Ocean mussels could be key to helping scientists predict rises in sea levels more accurately, research has suggested. A study at the University of Reading, in collaboration with teams in Greenland and Denmark, has shown that blue mussel shells accurately record the amount of water melting off the Greenland ice sheet during the summer. The researchers believe that analysing shells hundreds to thousands of years old will reveal how much ice sheet meltwater contributed to previous sea level fluctuations, helping to model future behaviour and establish how much melting is anthropogenic.
Queen Mary, University of London
All about Almodóvar
One of European cinema's most admired directors has been interviewed about his career by an academic. Pedro Almodóvar, whose movie All About My Mother won the Best Foreign Language Film Academy Award in 1999, spoke to Maria Delgado, professor of theatre and screen arts at Queen Mary, University of London, at the Curzon Soho cinema on 13 December. The Spanish film-maker discussed his penchant for bright colours, labyrinthine narratives and strong female leads, and his long-term collaborations with actors such as Penelope Cruz and Antonio Banderas. Professor Delgado also introduced film clips by Mr Almodovar at the event to celebrate his groundbreaking career. "Nobody makes films quite like Almodovar and...he was able to share revealing information on how he works with actors and crew on shaping his remarkable films," she said.
Glitch in 'glitch' theory
University researchers have called into question a 40-year-old theory explaining the behaviour of pulsars. University of Southampton academics used a mathematical model to disprove a prevailing theory for why pulsars - highly magnetised rotating neutron stars formed from the remains of supernovae - occasionally speed up in brief events described as "glitches" or "spin-ups". It was previously thought that the events are caused by rapidly spinning superfluid within the star transferring rotational energy to the star's crust.
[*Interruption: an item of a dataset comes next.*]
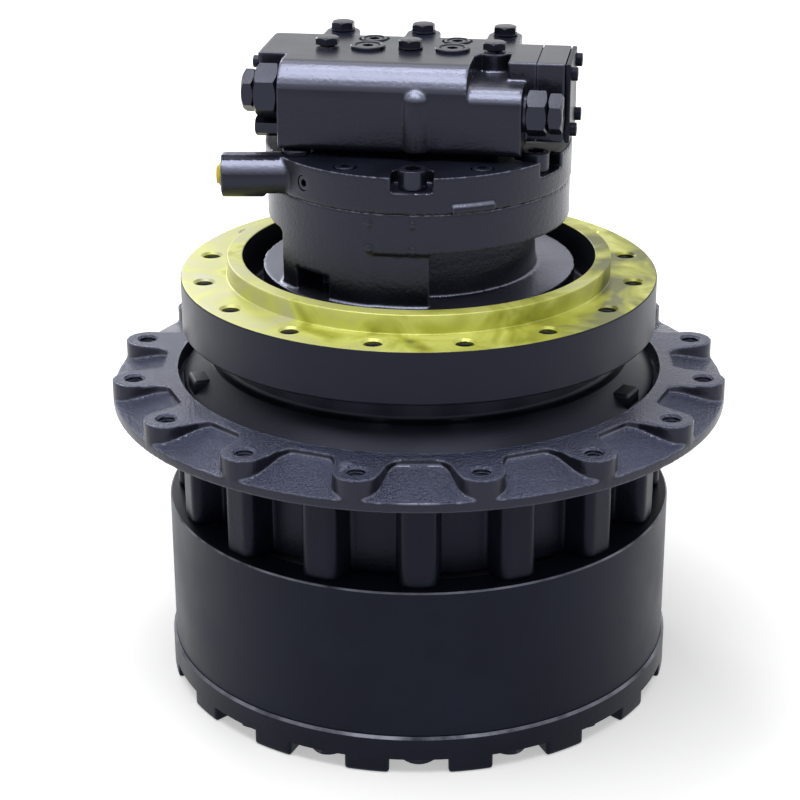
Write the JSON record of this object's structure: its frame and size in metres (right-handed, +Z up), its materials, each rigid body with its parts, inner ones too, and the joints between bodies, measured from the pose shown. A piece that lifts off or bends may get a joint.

However, work by the researchers, in concert with academics at the University of Manchester and the University of Murcia in Spain, suggests that the amount of superfluid available in the crust of a pulsar is too small to cause the effect.
Track the fin grey line
A computerised photo-ID system is helping scientists to monitor and track the grey seal population around the UK and further afield. The automated system developed by researchers from the University of St Andrews and Durham University uses pattern-recognition techniques to match key identifying marks with thousands of images held in a digital catalogue. Female grey seals have unique coat markings that remain unchanged during their adult years, meaning they can be identified repeatedly throughout their lifetimes. The scientists have been using the system to follow previously identified animals at the breeding colony of North Rona in the Outer Hebrides.
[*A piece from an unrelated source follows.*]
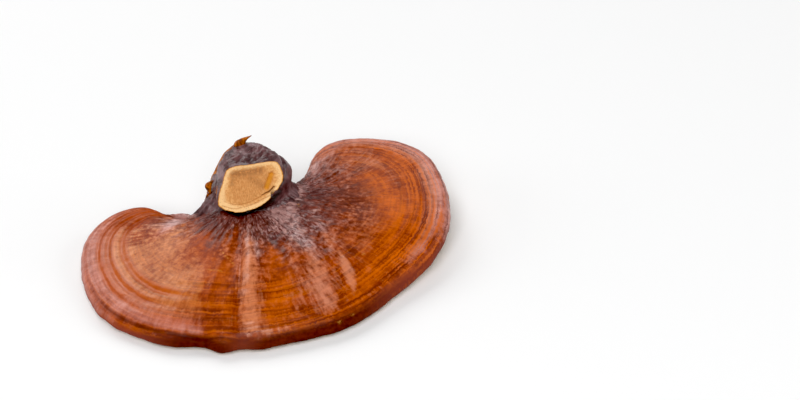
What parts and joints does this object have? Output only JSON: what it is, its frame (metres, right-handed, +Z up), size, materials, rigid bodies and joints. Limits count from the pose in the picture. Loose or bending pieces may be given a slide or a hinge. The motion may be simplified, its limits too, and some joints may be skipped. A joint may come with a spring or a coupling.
{
  "type": "dried reishi mushroom",
  "caption": "Dried reishi mushroom: a kidney-shaped, lacquered bracket cap with growth bands, and a short stem stub that curls up from its notch and ends in a slanting saw cut.",
  "frame": {"origin": "middle of the bounding box at its lowest level, on the surface that the pore side lies on", "axes": "+X across the two lobes towards the wider one, +Y towards the notch at the back where the stem is, +Z up out of the cap's top"},
  "size_m": [0.1488, 0.1124, 0.0474],
  "materials": {
    "cap": "glossy lacquered crust, amber to dark maroon",
    "stem": "satin, dark purple-brown skin with a tan cut face"
  },
  "bodies": {
    "root": {"cap": "cap", "stem": "stem"}
  },
  "joints": []
}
A university business centre has been opened by the chief executive of a global electricals company. The Centre for Innovation Management and Enterprise, based at the University of East London's Royal Docks Business School, will offer advice to students and firms about how they can develop their commercial ideas. It was opened by Martin Slark, vice-chairman and chief executive of Molex, a global supplier of electrical connection products and one of the US' top 500 publicly traded companies.
Superhighway to hell?
An international conference will ask how big a threat cyberterrorism poses to society and what we can do about it. Swansea University will host the gathering on 11-12 April, bringing together scholars from multiple disciplines to examine the concept. Stuart Macdonald, senior lecturer at the School of Law, said: "Although the term has been around for over 20 years, there isn't a consensus on what it refers to, how significant a threat it might pose or how states and others should respond (if at all) to it."
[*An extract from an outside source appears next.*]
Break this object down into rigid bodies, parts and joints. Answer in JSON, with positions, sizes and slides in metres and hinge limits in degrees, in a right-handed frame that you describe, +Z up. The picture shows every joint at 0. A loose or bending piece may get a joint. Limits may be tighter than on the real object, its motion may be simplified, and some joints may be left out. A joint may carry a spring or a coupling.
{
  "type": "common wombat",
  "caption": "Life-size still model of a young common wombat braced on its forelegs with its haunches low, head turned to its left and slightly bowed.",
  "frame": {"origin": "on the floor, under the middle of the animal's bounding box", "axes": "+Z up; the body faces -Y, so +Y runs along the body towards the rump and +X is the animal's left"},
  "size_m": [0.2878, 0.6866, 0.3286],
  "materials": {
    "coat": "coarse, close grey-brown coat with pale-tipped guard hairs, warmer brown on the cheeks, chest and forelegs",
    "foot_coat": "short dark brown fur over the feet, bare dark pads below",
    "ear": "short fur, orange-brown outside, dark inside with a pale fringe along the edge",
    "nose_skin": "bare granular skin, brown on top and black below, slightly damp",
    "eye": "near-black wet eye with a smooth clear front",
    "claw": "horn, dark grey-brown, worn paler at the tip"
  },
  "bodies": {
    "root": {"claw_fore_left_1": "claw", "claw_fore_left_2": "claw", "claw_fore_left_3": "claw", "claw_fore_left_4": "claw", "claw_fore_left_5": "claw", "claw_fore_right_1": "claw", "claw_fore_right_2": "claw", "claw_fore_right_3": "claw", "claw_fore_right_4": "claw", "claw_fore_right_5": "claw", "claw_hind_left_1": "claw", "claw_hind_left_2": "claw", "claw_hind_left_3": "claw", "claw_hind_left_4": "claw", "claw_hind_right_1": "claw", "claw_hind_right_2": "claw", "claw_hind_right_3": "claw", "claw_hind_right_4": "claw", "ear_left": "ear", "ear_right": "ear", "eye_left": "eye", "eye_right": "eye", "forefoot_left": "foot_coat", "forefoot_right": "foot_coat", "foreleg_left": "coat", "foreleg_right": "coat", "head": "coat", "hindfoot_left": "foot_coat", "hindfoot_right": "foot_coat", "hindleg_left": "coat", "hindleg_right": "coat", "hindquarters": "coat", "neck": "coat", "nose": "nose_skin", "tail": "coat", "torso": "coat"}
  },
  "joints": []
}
Grab the record by the ball
The Guinness World Record for the longest game of dodgeball has been smashed by a university team. Twenty members of the University of Bedfordshire's dodgeball team, the Bedfordshire Bulls, clocked up an incredible 62 hours of play over a weekend in December to beat the previous record, set by a group from Vermont in the US, by 21 hours. The team played in shifts, and participants were permitted to leave the gym only for quick toilet breaks. Team captain Johnathan Rudland said: "I haven't really put what we've done into context yet, but I'll probably realise it in a couple of days, after some sleep."